Directions:
Of the material below, the lines to be retyped are those from the line containing "slot_lining();" through the line containing "if empty is", inclusive; reproduce them exactly.

**********

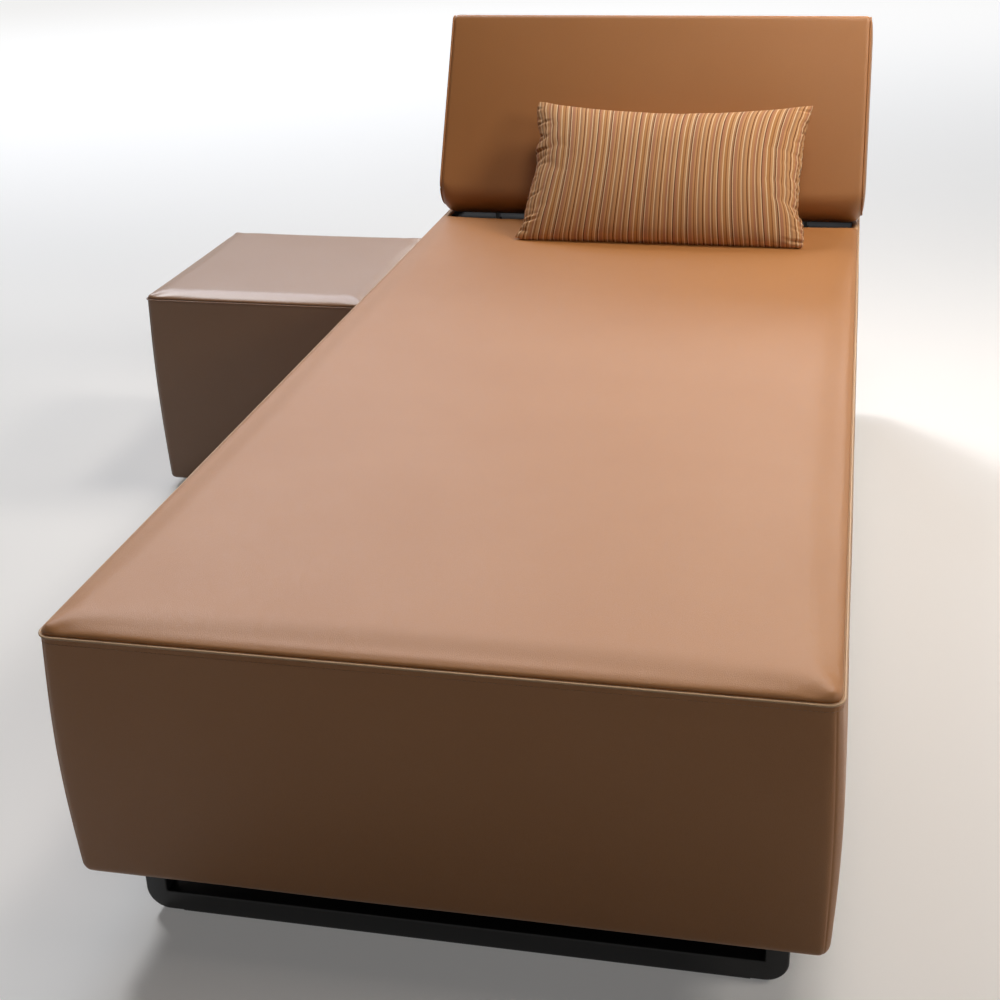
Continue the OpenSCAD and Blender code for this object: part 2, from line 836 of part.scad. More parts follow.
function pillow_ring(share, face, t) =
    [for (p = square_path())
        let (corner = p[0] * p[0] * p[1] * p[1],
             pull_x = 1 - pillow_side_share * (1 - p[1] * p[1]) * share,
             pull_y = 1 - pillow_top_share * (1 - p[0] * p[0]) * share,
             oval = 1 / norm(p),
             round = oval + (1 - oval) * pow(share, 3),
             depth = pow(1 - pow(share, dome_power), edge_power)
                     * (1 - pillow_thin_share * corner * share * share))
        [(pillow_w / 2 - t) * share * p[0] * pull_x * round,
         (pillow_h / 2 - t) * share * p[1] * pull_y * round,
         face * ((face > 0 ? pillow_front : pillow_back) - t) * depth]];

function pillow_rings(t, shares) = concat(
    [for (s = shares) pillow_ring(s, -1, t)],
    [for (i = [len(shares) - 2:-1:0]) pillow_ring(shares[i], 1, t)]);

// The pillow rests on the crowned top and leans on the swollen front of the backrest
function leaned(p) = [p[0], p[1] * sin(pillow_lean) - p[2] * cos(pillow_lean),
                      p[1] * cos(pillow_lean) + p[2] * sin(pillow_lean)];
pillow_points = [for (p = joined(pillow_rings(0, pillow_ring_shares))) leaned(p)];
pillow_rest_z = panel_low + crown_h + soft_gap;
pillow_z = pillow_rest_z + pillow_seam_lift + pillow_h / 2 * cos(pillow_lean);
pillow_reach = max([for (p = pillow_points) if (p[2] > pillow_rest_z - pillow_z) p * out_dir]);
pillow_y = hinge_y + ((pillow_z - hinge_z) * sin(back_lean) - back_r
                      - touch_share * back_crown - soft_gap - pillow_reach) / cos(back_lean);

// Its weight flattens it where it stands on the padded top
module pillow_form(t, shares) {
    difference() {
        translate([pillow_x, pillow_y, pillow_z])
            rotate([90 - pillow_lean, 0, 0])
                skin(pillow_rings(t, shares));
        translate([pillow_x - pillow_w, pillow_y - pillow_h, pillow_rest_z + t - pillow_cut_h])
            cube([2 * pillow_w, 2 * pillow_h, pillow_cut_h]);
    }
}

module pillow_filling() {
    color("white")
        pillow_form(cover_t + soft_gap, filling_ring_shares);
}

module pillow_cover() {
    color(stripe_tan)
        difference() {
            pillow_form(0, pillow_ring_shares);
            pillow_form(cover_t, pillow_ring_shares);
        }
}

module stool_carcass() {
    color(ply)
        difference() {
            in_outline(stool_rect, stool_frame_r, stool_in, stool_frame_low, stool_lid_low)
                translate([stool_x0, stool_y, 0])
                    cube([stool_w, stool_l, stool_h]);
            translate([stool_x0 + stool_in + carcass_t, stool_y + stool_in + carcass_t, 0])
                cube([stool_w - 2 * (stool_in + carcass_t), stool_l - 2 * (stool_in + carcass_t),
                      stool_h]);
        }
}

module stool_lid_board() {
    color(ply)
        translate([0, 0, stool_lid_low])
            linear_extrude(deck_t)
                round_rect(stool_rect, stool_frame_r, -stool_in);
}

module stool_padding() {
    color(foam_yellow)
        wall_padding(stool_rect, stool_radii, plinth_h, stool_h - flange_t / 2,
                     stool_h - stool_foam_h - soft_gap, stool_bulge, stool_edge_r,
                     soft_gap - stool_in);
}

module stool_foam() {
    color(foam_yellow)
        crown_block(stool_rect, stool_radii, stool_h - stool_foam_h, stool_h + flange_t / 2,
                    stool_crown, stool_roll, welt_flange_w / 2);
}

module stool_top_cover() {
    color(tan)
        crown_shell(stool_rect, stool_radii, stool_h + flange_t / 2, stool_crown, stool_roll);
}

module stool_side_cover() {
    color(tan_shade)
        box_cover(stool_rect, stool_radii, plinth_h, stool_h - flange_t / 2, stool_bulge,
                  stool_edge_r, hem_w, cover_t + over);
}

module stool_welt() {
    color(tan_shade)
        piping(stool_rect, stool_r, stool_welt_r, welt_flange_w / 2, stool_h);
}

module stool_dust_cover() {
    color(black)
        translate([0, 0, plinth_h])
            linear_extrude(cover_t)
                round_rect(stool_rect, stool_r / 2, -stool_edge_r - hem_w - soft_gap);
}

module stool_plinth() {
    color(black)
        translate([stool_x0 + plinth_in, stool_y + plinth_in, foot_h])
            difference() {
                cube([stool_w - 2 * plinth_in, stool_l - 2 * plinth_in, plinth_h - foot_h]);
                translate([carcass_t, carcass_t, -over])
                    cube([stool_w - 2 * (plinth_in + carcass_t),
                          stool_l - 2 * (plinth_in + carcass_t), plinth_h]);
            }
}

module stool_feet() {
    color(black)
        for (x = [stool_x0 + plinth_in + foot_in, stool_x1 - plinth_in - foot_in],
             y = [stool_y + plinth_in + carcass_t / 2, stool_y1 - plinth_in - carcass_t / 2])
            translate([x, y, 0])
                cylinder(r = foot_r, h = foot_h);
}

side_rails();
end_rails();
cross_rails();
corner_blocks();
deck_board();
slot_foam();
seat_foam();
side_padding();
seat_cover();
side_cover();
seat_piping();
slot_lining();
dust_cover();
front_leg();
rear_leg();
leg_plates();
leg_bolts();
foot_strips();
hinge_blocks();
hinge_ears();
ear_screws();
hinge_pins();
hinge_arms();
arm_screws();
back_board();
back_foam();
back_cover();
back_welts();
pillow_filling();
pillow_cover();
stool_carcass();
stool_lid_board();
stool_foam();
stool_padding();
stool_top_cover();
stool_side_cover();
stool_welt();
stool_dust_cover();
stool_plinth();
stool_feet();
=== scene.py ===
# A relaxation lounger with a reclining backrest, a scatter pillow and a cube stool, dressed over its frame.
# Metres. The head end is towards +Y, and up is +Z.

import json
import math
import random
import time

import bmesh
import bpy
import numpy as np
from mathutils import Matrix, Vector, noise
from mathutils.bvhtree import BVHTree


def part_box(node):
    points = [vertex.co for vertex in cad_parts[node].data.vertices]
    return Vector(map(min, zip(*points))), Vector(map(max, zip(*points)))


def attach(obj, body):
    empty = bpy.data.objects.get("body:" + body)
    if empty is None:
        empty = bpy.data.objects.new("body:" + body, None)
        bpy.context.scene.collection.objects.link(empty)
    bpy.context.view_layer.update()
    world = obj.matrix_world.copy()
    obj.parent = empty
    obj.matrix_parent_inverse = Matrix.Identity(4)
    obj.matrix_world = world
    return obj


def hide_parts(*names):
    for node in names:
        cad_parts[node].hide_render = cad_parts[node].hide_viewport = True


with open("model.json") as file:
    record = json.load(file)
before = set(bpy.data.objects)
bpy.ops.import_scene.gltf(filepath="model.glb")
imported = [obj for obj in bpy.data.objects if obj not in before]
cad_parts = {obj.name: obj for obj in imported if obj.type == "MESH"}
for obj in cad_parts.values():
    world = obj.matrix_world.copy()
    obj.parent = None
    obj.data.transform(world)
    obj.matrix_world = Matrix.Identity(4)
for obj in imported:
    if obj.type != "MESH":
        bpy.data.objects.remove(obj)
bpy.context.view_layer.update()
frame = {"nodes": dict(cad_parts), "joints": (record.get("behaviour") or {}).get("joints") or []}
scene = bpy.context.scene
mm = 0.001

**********

Final answer:
slot_lining();
dust_cover();
front_leg();
rear_leg();
leg_plates();
leg_bolts();
foot_strips();
hinge_blocks();
hinge_ears();
ear_screws();
hinge_pins();
hinge_arms();
arm_screws();
back_board();
back_foam();
back_cover();
back_welts();
pillow_filling();
pillow_cover();
stool_carcass();
stool_lid_board();
stool_foam();
stool_padding();
stool_top_cover();
stool_side_cover();
stool_welt();
stool_dust_cover();
stool_plinth();
stool_feet();
=== scene.py ===
# A relaxation lounger with a reclining backrest, a scatter pillow and a cube stool, dressed over its frame.
# Metres. The head end is towards +Y, and up is +Z.

import json
import math
import random
import time

import bmesh
import bpy
import numpy as np
from mathutils import Matrix, Vector, noise
from mathutils.bvhtree import BVHTree


def part_box(node):
    points = [vertex.co for vertex in cad_parts[node].data.vertices]
    return Vector(map(min, zip(*points))), Vector(map(max, zip(*points)))


def attach(obj, body):
    empty = bpy.data.objects.get("body:" + body)
    if empty is None:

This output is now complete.